== TO BE DONE ==
Set down the material once more, exactly as it appears.

== DATA SECTION ==
########################################

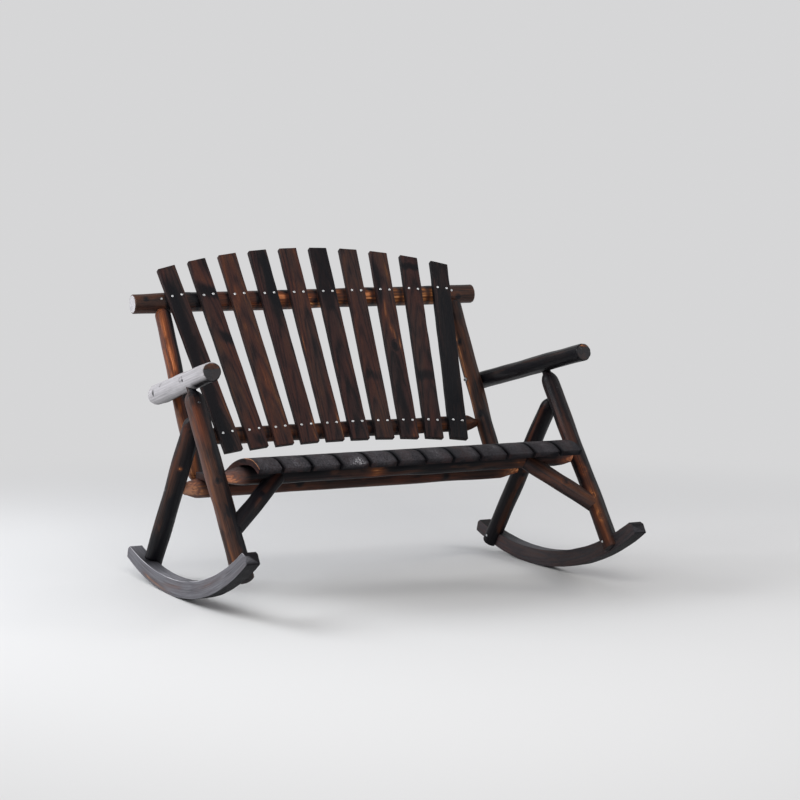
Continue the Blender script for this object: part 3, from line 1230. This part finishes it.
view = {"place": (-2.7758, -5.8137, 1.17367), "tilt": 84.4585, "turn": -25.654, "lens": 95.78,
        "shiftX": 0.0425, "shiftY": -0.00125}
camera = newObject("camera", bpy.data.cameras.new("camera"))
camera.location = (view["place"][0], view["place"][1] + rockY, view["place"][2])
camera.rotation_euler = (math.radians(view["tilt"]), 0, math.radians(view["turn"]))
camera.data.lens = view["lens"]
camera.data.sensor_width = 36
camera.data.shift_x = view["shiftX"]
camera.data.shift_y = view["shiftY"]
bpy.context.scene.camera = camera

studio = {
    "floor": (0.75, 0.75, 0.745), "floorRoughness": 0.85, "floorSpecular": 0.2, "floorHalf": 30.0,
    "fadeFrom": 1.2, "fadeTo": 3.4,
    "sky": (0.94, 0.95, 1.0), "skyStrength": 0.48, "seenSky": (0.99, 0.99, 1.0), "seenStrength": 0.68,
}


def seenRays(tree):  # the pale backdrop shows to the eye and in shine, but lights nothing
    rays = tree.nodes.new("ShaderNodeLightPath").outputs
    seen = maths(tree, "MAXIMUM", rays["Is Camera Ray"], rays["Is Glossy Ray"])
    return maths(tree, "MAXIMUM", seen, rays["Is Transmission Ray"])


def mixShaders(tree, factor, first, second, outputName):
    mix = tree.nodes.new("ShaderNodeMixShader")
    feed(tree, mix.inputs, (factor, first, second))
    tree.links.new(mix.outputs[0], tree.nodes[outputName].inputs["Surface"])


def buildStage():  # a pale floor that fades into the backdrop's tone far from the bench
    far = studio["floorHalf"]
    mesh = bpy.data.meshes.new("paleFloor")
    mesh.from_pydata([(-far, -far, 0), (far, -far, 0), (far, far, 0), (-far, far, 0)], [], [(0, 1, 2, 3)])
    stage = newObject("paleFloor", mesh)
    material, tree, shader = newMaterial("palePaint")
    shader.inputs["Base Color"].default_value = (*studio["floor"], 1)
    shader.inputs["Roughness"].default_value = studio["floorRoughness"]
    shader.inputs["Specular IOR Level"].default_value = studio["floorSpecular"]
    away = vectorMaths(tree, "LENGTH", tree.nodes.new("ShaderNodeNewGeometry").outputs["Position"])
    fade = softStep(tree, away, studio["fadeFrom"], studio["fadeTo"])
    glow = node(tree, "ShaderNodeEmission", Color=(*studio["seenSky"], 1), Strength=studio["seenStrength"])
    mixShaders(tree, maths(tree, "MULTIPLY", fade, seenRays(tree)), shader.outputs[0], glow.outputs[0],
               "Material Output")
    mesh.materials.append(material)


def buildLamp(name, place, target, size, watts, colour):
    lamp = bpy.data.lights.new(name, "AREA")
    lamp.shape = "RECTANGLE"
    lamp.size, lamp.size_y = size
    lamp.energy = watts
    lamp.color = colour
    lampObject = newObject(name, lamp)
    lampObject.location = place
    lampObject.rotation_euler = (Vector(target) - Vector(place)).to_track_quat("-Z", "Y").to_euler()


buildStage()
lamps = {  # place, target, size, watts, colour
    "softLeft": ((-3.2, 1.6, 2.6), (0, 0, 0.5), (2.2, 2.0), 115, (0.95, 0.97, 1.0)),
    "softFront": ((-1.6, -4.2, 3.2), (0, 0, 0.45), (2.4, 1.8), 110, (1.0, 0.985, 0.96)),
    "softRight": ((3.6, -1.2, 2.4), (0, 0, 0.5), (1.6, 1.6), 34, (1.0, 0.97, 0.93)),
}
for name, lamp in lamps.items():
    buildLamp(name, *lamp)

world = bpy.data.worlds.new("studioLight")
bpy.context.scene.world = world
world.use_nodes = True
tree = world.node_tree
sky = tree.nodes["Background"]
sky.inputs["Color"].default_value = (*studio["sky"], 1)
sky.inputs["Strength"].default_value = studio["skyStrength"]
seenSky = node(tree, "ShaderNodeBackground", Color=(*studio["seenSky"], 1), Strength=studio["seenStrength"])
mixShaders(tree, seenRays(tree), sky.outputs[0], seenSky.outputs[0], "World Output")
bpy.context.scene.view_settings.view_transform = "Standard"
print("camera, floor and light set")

########################################

== OUTPUT FOR THIS TASK ==
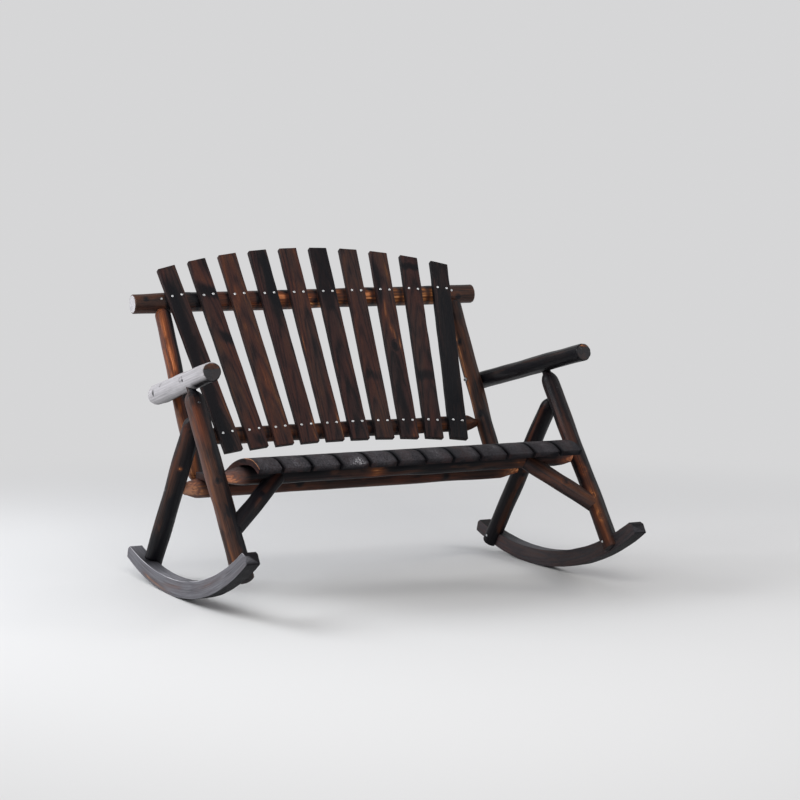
Continue the Blender script for this object: part 3, from line 1230. This part finishes it.
view = {"place": (-2.7758, -5.8137, 1.17367), "tilt": 84.4585, "turn": -25.654, "lens": 95.78,
        "shiftX": 0.0425, "shiftY": -0.00125}
camera = newObject("camera", bpy.data.cameras.new("camera"))
camera.location = (view["place"][0], view["place"][1] + rockY, view["place"][2])
camera.rotation_euler = (math.radians(view["tilt"]), 0, math.radians(view["turn"]))
camera.data.lens = view["lens"]
camera.data.sensor_width = 36
camera.data.shift_x = view["shiftX"]
camera.data.shift_y = view["shiftY"]
bpy.context.scene.camera = camera

studio = {
    "floor": (0.75, 0.75, 0.745), "floorRoughness": 0.85, "floorSpecular": 0.2, "floorHalf": 30.0,
    "fadeFrom": 1.2, "fadeTo": 3.4,
    "sky": (0.94, 0.95, 1.0), "skyStrength": 0.48, "seenSky": (0.99, 0.99, 1.0), "seenStrength": 0.68,
}


def seenRays(tree):  # the pale backdrop shows to the eye and in shine, but lights nothing
    rays = tree.nodes.new("ShaderNodeLightPath").outputs
    seen = maths(tree, "MAXIMUM", rays["Is Camera Ray"], rays["Is Glossy Ray"])
    return maths(tree, "MAXIMUM", seen, rays["Is Transmission Ray"])


def mixShaders(tree, factor, first, second, outputName):
    mix = tree.nodes.new("ShaderNodeMixShader")
    feed(tree, mix.inputs, (factor, first, second))
    tree.links.new(mix.outputs[0], tree.nodes[outputName].inputs["Surface"])


def buildStage():  # a pale floor that fades into the backdrop's tone far from the bench
    far = studio["floorHalf"]
    mesh = bpy.data.meshes.new("paleFloor")
    mesh.from_pydata([(-far, -far, 0), (far, -far, 0), (far, far, 0), (-far, far, 0)], [], [(0, 1, 2, 3)])
    stage = newObject("paleFloor", mesh)
    material, tree, shader = newMaterial("palePaint")
    shader.inputs["Base Color"].default_value = (*studio["floor"], 1)
    shader.inputs["Roughness"].default_value = studio["floorRoughness"]
    shader.inputs["Specular IOR Level"].default_value = studio["floorSpecular"]
    away = vectorMaths(tree, "LENGTH", tree.nodes.new("ShaderNodeNewGeometry").outputs["Position"])
    fade = softStep(tree, away, studio["fadeFrom"], studio["fadeTo"])
    glow = node(tree, "ShaderNodeEmission", Color=(*studio["seenSky"], 1), Strength=studio["seenStrength"])
    mixShaders(tree, maths(tree, "MULTIPLY", fade, seenRays(tree)), shader.outputs[0], glow.outputs[0],
               "Material Output")
    mesh.materials.append(material)


def buildLamp(name, place, target, size, watts, colour):
    lamp = bpy.data.lights.new(name, "AREA")
    lamp.shape = "RECTANGLE"
    lamp.size, lamp.size_y = size
    lamp.energy = watts
    lamp.color = colour
    lampObject = newObject(name, lamp)
    lampObject.location = place
    lampObject.rotation_euler = (Vector(target) - Vector(place)).to_track_quat("-Z", "Y").to_euler()


buildStage()
lamps = {  # place, target, size, watts, colour
    "softLeft": ((-3.2, 1.6, 2.6), (0, 0, 0.5), (2.2, 2.0), 115, (0.95, 0.97, 1.0)),
    "softFront": ((-1.6, -4.2, 3.2), (0, 0, 0.45), (2.4, 1.8), 110, (1.0, 0.985, 0.96)),
    "softRight": ((3.6, -1.2, 2.4), (0, 0, 0.5), (1.6, 1.6), 34, (1.0, 0.97, 0.93)),
}
for name, lamp in lamps.items():
    buildLamp(name, *lamp)

world = bpy.data.worlds.new("studioLight")
bpy.context.scene.world = world
world.use_nodes = True
tree = world.node_tree
sky = tree.nodes["Background"]
sky.inputs["Color"].default_value = (*studio["sky"], 1)
sky.inputs["Strength"].default_value = studio["skyStrength"]
seenSky = node(tree, "ShaderNodeBackground", Color=(*studio["seenSky"], 1), Strength=studio["seenStrength"])
mixShaders(tree, seenRays(tree), sky.outputs[0], seenSky.outputs[0], "World Output")
bpy.context.scene.view_settings.view_transform = "Standard"
print("camera, floor and light set")